Dry Cleaning: post punk lavato a secco

New Long Leg è l’ammaliante album d’esordio del quartetto londinese Dry Cleaning

Dry Cleaning
Disco
pop
Dry Cleaning
New Long Leg
4AD
2021

Volendo cavarsela con una battuta, potremmo dire che l’album d’esordio dei Dry Cleaning va ascoltato a Massimo Volume. Già: viene in mente quell’analogia considerandone l’utilizzo del post punk – più “post” che “punk”, in verità, e “lavato a secco” è dunque una definizione efficace – come telaio musicale al quale ancorare la declamazione in prosa (nella circostanza meno “poetica” e più surreale).

Con ogni probabilità, tuttavia, i Dry Cleaning della valorosa formazione bolognese costoro nulla sanno. Riguardo alle influenze, i quattro le collocano in una linea immaginaria che va “dai Black Sabbath ad Augustus Pablo”. Il nostro orecchio da veterani percepisce viceversa echi provenienti da circa quattro decenni or sono, localizzati oltremanica. Prendiamo “Her Hippo”, uno degli apici in New Long Leg: Joy Division in purezza, nei taglienti arabeschi della chitarra elettrica.

Parla di “canzoni sconnesse, più che altro arrabbiate”, a un certo punto. E lo fa per bocca di Florence Shaw: voce recitante e responsabile dei testi. Arrivata in ultimo, digiuna di musica, dopo che gli altri tre avevano provato a dare forma a una propria idea di suono, è lei a conferirgli identità con tono di volta in volta annoiato, assorto o svagato. L’effetto è straniante, quando dice ad esempio “Fare tutto, sentire nulla”, ritraendo poi “una donna con occhiali da pilota che spara con un bazooka”. Accade nel brano d’apertura, “Scratchcard Lanyard”.

Qui il trio di strumentisti l’asseconda mimando geometrie da Gang Of Four, mentre nel successivo “Unsmart Lady” una similitudine possibile – fra intarsio chitarristico e sbilenca andatura dub – sono i P.I.L. di Metal Box. In questo caso, la morale è: “Se una ragazza ti piace, sii gentile, non ci vuole una scienza”.

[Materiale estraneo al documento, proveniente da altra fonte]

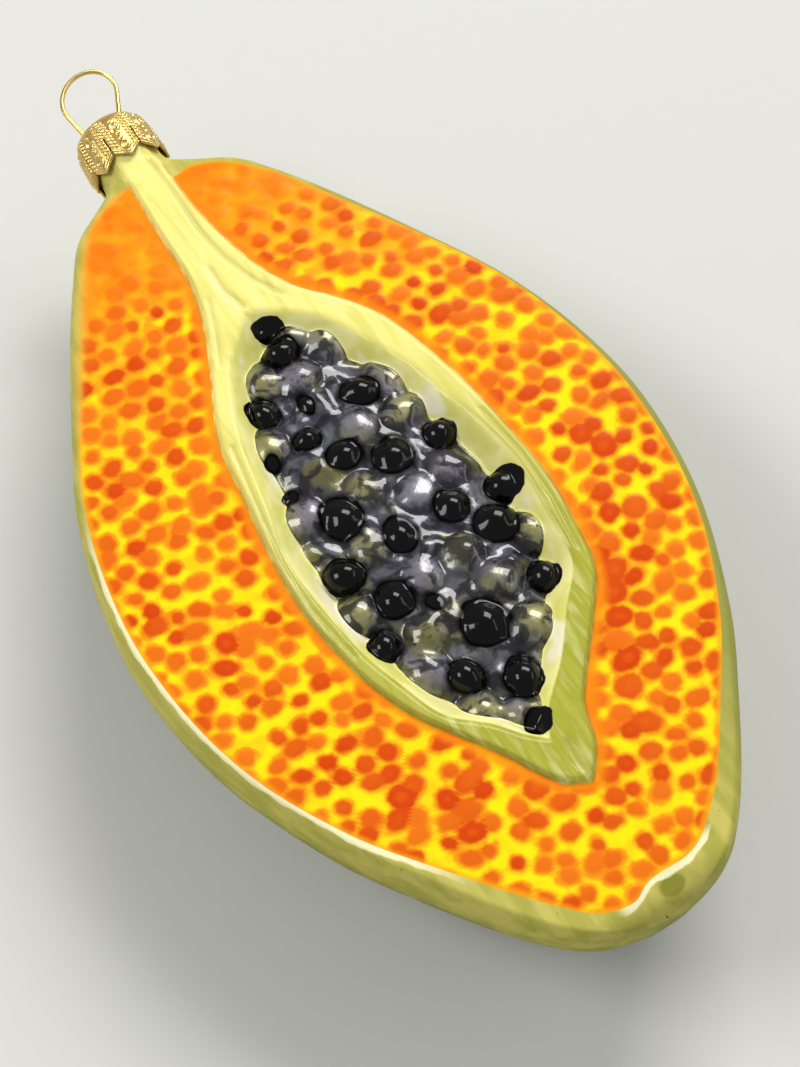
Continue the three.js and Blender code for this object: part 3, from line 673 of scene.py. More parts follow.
def mesh_object(name, places, faces, attributes=()):
    """A smooth-shaded object from places and faces, with named numbers on its places."""
    mesh = bpy.data.meshes.new(name)
    mesh.from_pydata([tuple(p) for p in places], [], [tuple(int(i) for i in f) for f in faces])
    mesh.shade_smooth()
    for label, values in attributes:
        layer = mesh.attributes.new(label, "FLOAT", "POINT")
        layer.data.foreach_set("value", np.asarray(values, np.float32))
    mesh.validate()
    piece = bpy.data.objects.new(name, mesh)
    bpy.context.scene.collection.objects.link(piece)
    return piece


def to_part(places):
    """From the cut face's frame to the part's frame."""
    return np.asarray(places) + np.array((0, -REST_Y, FACE_HEIGHT))


def to_crown(places):
    """From the cap's own frame to the part's frame: turned up with the neck and set on it."""
    cos, sin = math.cos(NECK["tilt"]), math.sin(NECK["tilt"])
    x, y, z = np.asarray(places).T
    turned = np.stack([x, y * cos - z * sin, y * sin + z * cos], 1)
    middle = face_top(np.array(CAP_AT)) - rim_drop(np.array(CAP_AT))
    return to_part(turned + np.array((0, CAP_AT, float(middle))))


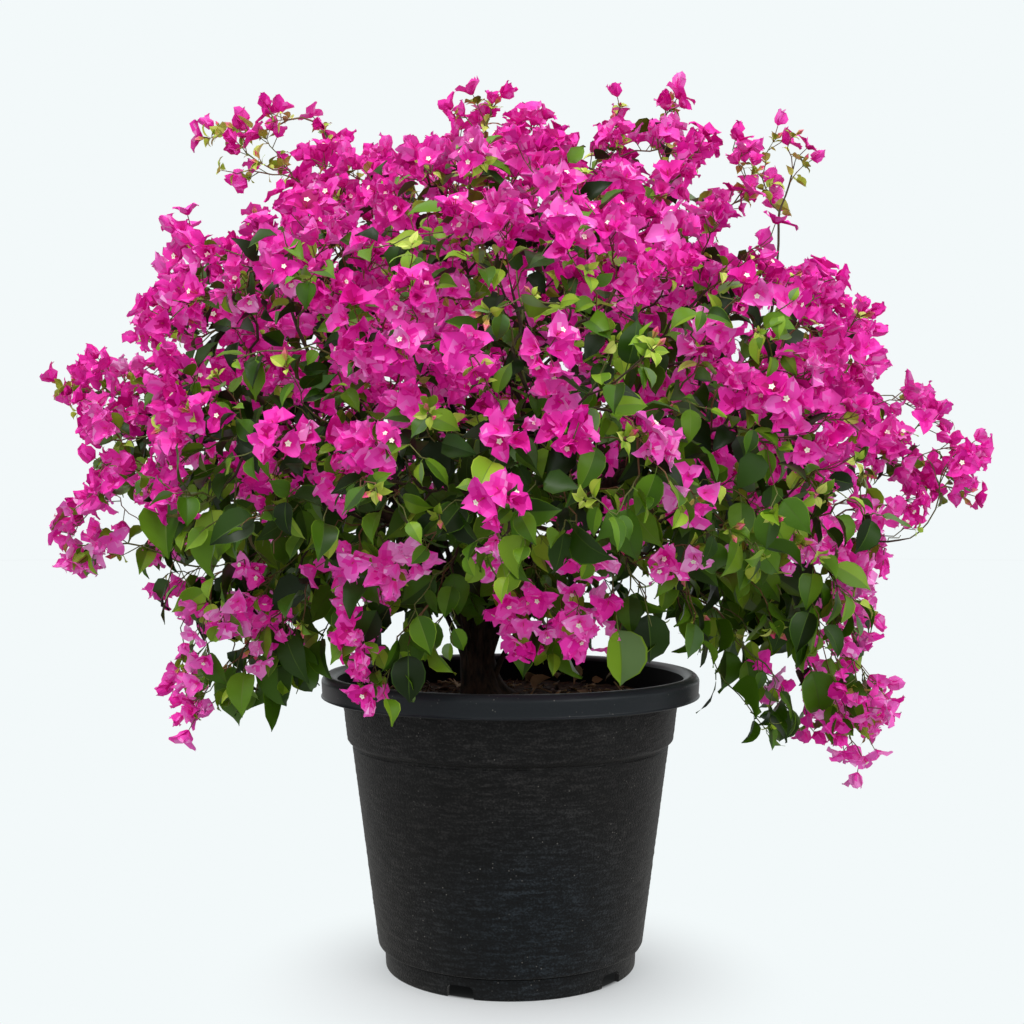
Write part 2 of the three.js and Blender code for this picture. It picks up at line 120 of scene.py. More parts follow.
class Paint:
    """The nodes of a material or of the world. Each is known by the output that others use."""

    def __init__(self, owner):
        owner.use_nodes = True
        self.tree = owner.node_tree
        self.coordinates = self.tree.nodes.new("ShaderNodeTexCoord").outputs
        self.place = self.coordinates["Object"]

    def feed(self, node, inputs):
        """Sets inputs, by name or number, to values, or links them to outputs of other nodes."""
        for socket, value in inputs.items():
            if isinstance(value, bpy.types.NodeSocket):
                self.tree.links.new(value, node.inputs[socket])
            else:
                node.inputs[socket].default_value = value

    def add(self, kind, output, inputs, **settings):
        node = self.tree.nodes.new("ShaderNode" + kind)
        for setting, value in settings.items():
            setattr(node, setting, value)
        self.feed(node, inputs)
        return node.outputs[output]

    def noise(self, scale, detail, stretch=(1, 1, 1)):
        place = self.add("Mapping", "Vector", {"Vector": self.place, "Scale": stretch})
        return self.add("TexNoise", "Fac", {"Vector": place, "Scale": scale, "Detail": detail})

    def ramp(self, source, *stops):
        color = self.add("ValToRGB", "Color", {"Fac": source})
        elements = color.node.color_ramp.elements
        for i, (place, shade) in enumerate(stops):
            element = elements[i] if i < 2 else elements.new(place)
            element.position, element.color = place, shade
        return color

    def mix(self, kind, factor, first, second):
        return self.add("Mix", 2, {0: factor, 6: first, 7: second}, data_type="RGBA", blend_type=kind)

    def fade(self, value, start=0, end=1, bottom=0, top=1, smooth=False):
        """How far value is from start to end, told from bottom to top."""
        span = {"From Min": start, "From Max": end, "To Min": bottom, "To Max": top}
        return self.add("MapRange", "Result", {"Value": value, **span},
                        interpolation_type="SMOOTHSTEP" if smooth else "LINEAR")

    def surface(self, color, height, strength, distance, **more):
        """Links the shader's colour, its bump and what else is named."""
        bump = self.add("Bump", "Normal",
                        {"Height": height, "Strength": strength, "Distance": distance})
        self.feed(self.tree.nodes["Principled BSDF"], {"Base Color": color, "Normal": bump, **more})


def grained(name, roughness, specular, noise, stops, strength, distance):
    """A matt material with one noise, from dark hollows to pale crests, for its colour and bump."""
    material = plain(name, stops[0][1], roughness, Specular_IOR_Level=specular)
    paint = Paint(material)
    grain = paint.noise(*noise)
    paint.surface(paint.ramp(grain, *stops), grain, strength, distance)
    return material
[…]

Chiude il trittico iniziale “Strong Feelings”, che l’autrice sostiene di avere scritto per raccontare “le conseguenze distruttive della Brexit sulle relazioni sentimentali”: il basso ossessivo e la voce seducente fanno tornare in memoria gli irresistibili Prinzhorn Dance School (a proposito, che fine avranno fatto?).

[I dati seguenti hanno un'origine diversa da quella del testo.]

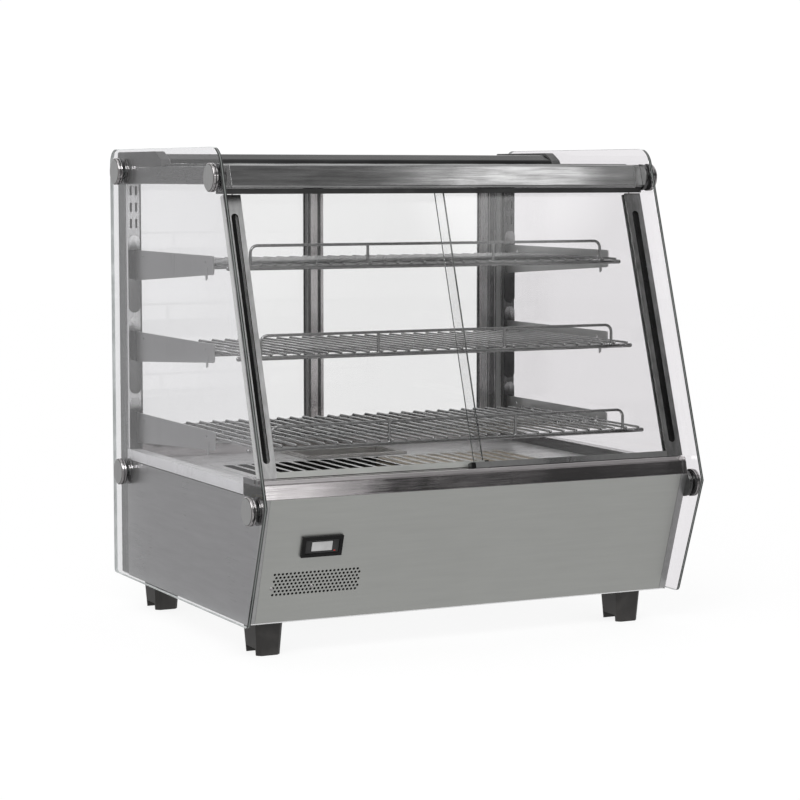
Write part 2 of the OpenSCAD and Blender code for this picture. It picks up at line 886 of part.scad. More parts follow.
module shelf_guards() {
    color("lightgray") for (i = [0:2]) guard(i);
}

// ---- thermometer ----

module thermometer_bezel() {
    color("black") on_front(meter_x, meter_z) difference() {
        union() {
            translate([-meter_w / 2, -meter_h / 2, 0.1]) cube([meter_w, meter_h, 4]);
            translate([-23.7, -12.2, -24]) cube([47.4, 24.4, 24.2]);
        }
        translate([-meter_w / 2 + 5, -meter_h / 2 + 5, 2]) cube([meter_w - 10, meter_h - 10, 4]);
        translate([-15, -7, -20]) cube([30, 14, 25]);
    }
}

module thermometer_display() {
    color("lightgray") on_front(meter_x, meter_z) translate([-14.6, -6.6, -19]) cube([29.2, 13.2, 21.4]);
}

// ---- front doors ----

// The glass of a front door, from its meeting edge at x0 to the stile that ends at x1
module front_door_glass(x0, x1) {
    translate([x0, 3, door_glass_low]) cube([x1 - stile_w + 10 - x0, door_glass_t, door_len + 2]);
}

// Stile with a long finger recess, and a lower profile that holds the glass and ends in a block
module front_door_frame(x0, x1) {
    stile_x = x1 - stile_w;
    slit = 0.1;
    difference() {
        union() {
            translate([stile_x, 0, door_low]) cube([stile_w, door_t, door_len]);
            translate([x0 - door_end_w, 0, door_low])
                cube([stile_x - x0 + door_end_w + 1, door_t, door_profile_h]);
        }
        translate([x0 - slit, 3 - slit, door_glass_low - slit])
            cube([stile_x + 10 - x0 + 2 * slit, door_glass_t + 2 * slit, door_len]);
        translate([stile_x + stile_w / 2 - 0.5, 4, door_low + door_len / 2 - 3]) rotate([90, 0, 0])
            obround(pull_w / 2, door_len - 46, 8);
    }
}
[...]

Procedendo oltre, incappiamo in scenari uggiosi (“Una passeggiata estenuante nell’orrenda campagna, una nuotata faticosa in un tratto di mare insignificante, bevute spossanti con amici intimi” è la fotografia d’ennui incorniciata in “Leafy”) e sketch di mero nonsense (“Un poster, un costume da Elmo [quello dei Muppets, ndr] e un tipo giovane in settimana bianca, muscoloso introverso nudo”, da “John Wick”, omonimo a un film con cui non c’entra niente), finché in “More Big Birds” – miracolo! – Florence accenna a canticchiare.

Un’eccezione, ovviamente: lo standard è un flusso colloquiale a tratti affine alla cadenza di Kim Gordon nei Sonic Youth, in particolare durante “Every Day Carry”, che conclude la sequenza in gloria oltrepassando la soglia dei sette minuti. Cosicché, terminato l’album (prodotto dall’esimio John Parish e garantito dal marchio 4AD), uno si ritrova stregato.